Cicloni semi tropicali, piogge record e trombe d’aria come quelle che si sono verificate nelle ultime settimane in Sicilia continuano a flagellare il nostro Paese causando danni ingenti e gravissime conseguenze per l’economia locale. Se è chiaro ormai che i combustibili fossili sono la principale causa dei cambiamenti climatici che generano questi fenomeni meteo estremi, non è chiaro come l’Italia voglia tutelare i propri territori. Per andare verso una vera transizione ecologica e mantenere l’aumento medio della temperatura globale sotto il grado e mezzo servirebbe subito un segnale: uno stop definitivo alla ricerca di idrocarburi in Italia e nessun rinnovo delle concessioni vigenti. Dal 30 settembre, invece, è scaduta la moratoria di due anni e mezzo sulle trivelle e si sono sbloccati (almeno sulla carta) numerosi procedimenti per la prospezione e ricerca di idrocarburi che minacciano circa 91mila chilometri quadrati di mare e 26mila chilometri sulla terraferma nel nostro Paese.

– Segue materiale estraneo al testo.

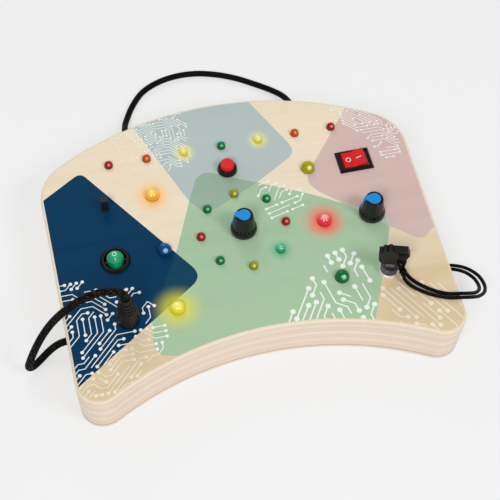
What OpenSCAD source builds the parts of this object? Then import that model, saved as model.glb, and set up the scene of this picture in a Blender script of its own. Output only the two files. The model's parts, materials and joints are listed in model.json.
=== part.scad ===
// Busy board: an arch-shaped plywood box with switches, knobs, lamps, a plug and a key lock.
// Millimetres, +Z up. The origin is under the middle of the board, on the surface it rests on.

/* [Board] */
// Width of the board half way along its depth
board_w = 220; // [214:1:236]
// Depth from the front corners to the middle of the back edge
board_d = 181.5; // [180:0.5:190]
// Overall height of the wooden box
board_h = 32; // [31:0.5:40]
// Radius of the curved front and back edges
arc_r = 190; // [180:1:220]
// Slant of the sides, in degrees, wider at the back
side_taper = 1; // [0:0.25:3]
// Radius of the two front corners
front_corner_r = 13; // [11:0.5:18]
// Radius of the two back corners
back_corner_r = 28; // [22:1:34]
// Rounding of the top edge
edge_r = 1.6; // [0.8:0.2:3]
// Thickness of the side walls
wall_t = 9; // [7:0.5:10]
// Wood left above the hollow
skin_t = 4; // [3:0.5:5]
// Thickness of the bottom panel
base_t = 4; // [3.5:0.25:5]

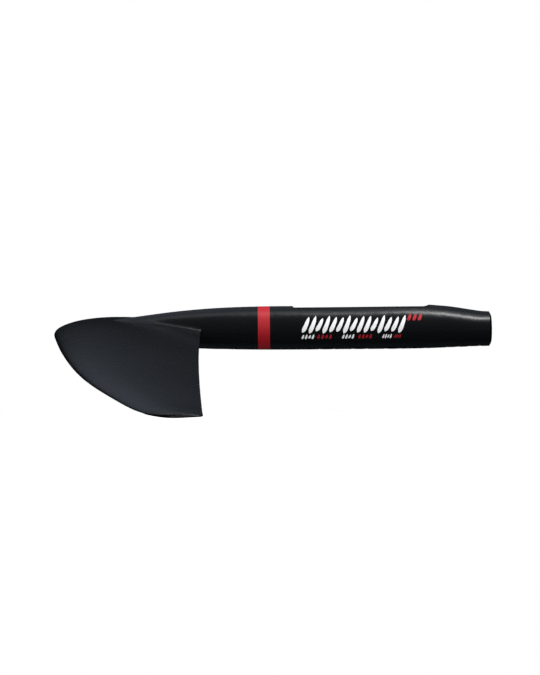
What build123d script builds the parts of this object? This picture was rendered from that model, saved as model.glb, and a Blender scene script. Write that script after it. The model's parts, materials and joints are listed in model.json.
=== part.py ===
"""A hydrofoil's front wing, moulded in one piece with the front fuselage.

Millimetres. X runs aft, Y to starboard and Z up, from the middle of the flat seat where the
mast stands. Two carbon skins meet on a parting surface that follows the wing's chord. Inside
them lie foam cores, a spar, a solid block that takes the mast and a metal socket for the tail.
"""

import os
from math import asin, cos, degrees, pi, sqrt

from build123d import *

os.makedirs("parts", exist_ok=True)

# ---------------------------------------------------------------- wing, seen from above
half_span = 370.0
nose_x = -249.7  # leading edge on the centre line
root_chord = 120.0
edge_sweep = 44.0  # how far the leading edge runs aft in a straight line by the tip
edge_soft = 27.0  # rounds the two straight runs into one nose
tip_rake = 52.6  # how far it curves aft on top of that
tip_rake_power = 3.54
tail_rake = 8.8  # the same for the trailing edge
tail_rake_power = 2.14
tip_round = 16.0  # corner of the tip, leading edge
tip_round_aft = 4.0  # corner of the tip, trailing edge
tip_roll = 4.0  # how far in from the end the tip thins to its rim
tip_rim = 0.3  # share of the thickness left at the end

# ---------------------------------------------------------------- wing, seen from the front
wing_z = -18.6
flat_centre = 20.0  # half width of the level part
droop = 31.2  # drop of the tips
droop_power = 1.57

# ---------------------------------------------------------------- wing section
root_thickness = 0.133
tip_thickness = 0.095
camber = 0.0175
camber_at = 0.4
trailing_thickness = 0.8
section_points = 17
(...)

Il Piano per la Transizione Energetica Sostenibile delle Aree Idonee (PiTESAI) presentato dal ministero della Transizione energetica non solo non è stato approvato entro la scadenza data, ma il documento sottoposto a Valutazione Ambientale Strategica (VAS) dal Mite è risultato una scatola vuota: la società civile lo ha fortemente criticato (con oltre 84 osservazioni presentate tra cui le nostre) e la stessa Commissione Tecnica VAS ha chiesto di chiarire la questione relativa ai “vincoli di esclusione” dal momento che non è affatto chiaro quali saranno le attività che potranno riprendere e quali no. Non si sa se a conclusione della VAS sia stata stesa un’altra versione della “proposta” del Piano che tenga conto delle osservazioni pervenute (il tempo era davvero poco) e se tale documento sia stato posto all’attenzione della Conferenza Stato-Regioni, competente per la parte a terra. Ciò che è certo è che oggi le trivelle rappresentano ancora una minaccia per il nostro Paese a causa della mancanza di una precisa volontà politica di mettere fine alla nostra dipendenza dalle fossili.
Per essere serio rispetto a questo obiettivo, il nuovo piano delle aree del Mite dovrebbe contenere uno stop definitivo a ogni nuova estrazione e esplorazione di idrocarburi e una data limite per lo sfruttamento dei giacimenti esistenti al 2030, come ha fatto la Francia. Invece l’Italia tentenna: alla COP26 ha aderito solo come “amica” alla BOGA – la Beyond Oil and Gas Alliance, che riunisce i Paesi che “si sono impegnati a porre fine a nuove concessioni di licenze per esplorazione e produzione di petrolio e gas come componente urgente e cruciale nell’affrontare la crisi climatica” – spendendosi nell’ennesima dichiarazione di intenti, fondamentalmente senza alcun impegno concreto.
Poco rassicurano infine le promesse di non autorizzare nuovi procedimenti fino all’approvazione del piano da parte del ministro Cingolani: solo ad aprile, in piena moratoria, il suo ministero dava valutazione positiva a nuovi progetti in Adriatico. Il ministro ha dichiarato che l’Italia è addirittura più avanti degli altri Stati della BOGA, citando “il grande piano per le rinnovabili con 70 miliardi di watt per i prossimi 9 anni, per arrivare al 2030 con il 70% di energia elettrica pulita” e parlando di “eliminazione dei Sussidi alle fossili (SAD)”. Per essere credibile, dovrebbe iniziare a occuparsi sul serio delle trivellazioni senza ulteriori rinvii e proteggere il nostro Paese dai cambiamenti climatici.